Os pareceres dos TCEs sobre a reprovação ou aprovação das contas dos gestores são encaminhados às Câmaras. Elas têm acatado estes pareceres pela reprovação ou não?
Precisamos, antes, fazer uma distinção na natureza das contas públicas. Elas são de duas natureza: uma são políticas, de governo, e as outras são de gestão. As contas que vão para Câmara Municipal, para o parlamento, prestadas pelo prefeito municipal, estas contas são globais, que dizem respeito aos resultados das ações das políticas públicas e a performance dos gestores a frente do poder Executivo. Esse julgamento é um julgamento político a ser feito pela Câmara Municipal, representante do povo. Mas existe um outro julgamento referente às contas de gestão, que são as contas alusivas à movimentação de recursos financeiros, realização de licitações, assinatura de recibos, ordens de pagamento, ordens de serviços prestados, todos estes são atos de gestão e não de governo.
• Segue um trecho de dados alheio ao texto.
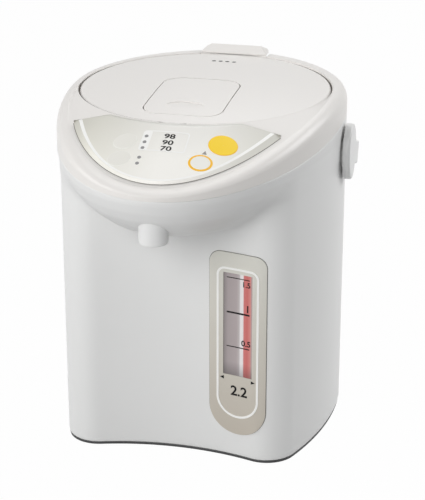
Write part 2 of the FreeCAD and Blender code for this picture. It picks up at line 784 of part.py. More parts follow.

São estes atos que o Tribunal de Contas julgava e não remetia para o legislativo, o Tribunal de Contas dava a palavra final. Uma vez julgadas irregulares as contas, o gestor se tornava inelegível. Com a decisão do Supremo, essas contas tem que ir para o legislativo municipal para que ele possa então dá a palavra final. A estatística que nós temos é de pouco alteração no legislativo municipal das decisões dos Tribunais de Contas. Não é comum as Câmaras Municipais modificarem as decisões dos Tribunais de Contas. Agora, com essa decisão do Supremo, transferindo quase que totalmente os poderes para as Câmaras, a minha expectativa não é das melhores.
As Câmaras, então, não estão preparadas para essa função?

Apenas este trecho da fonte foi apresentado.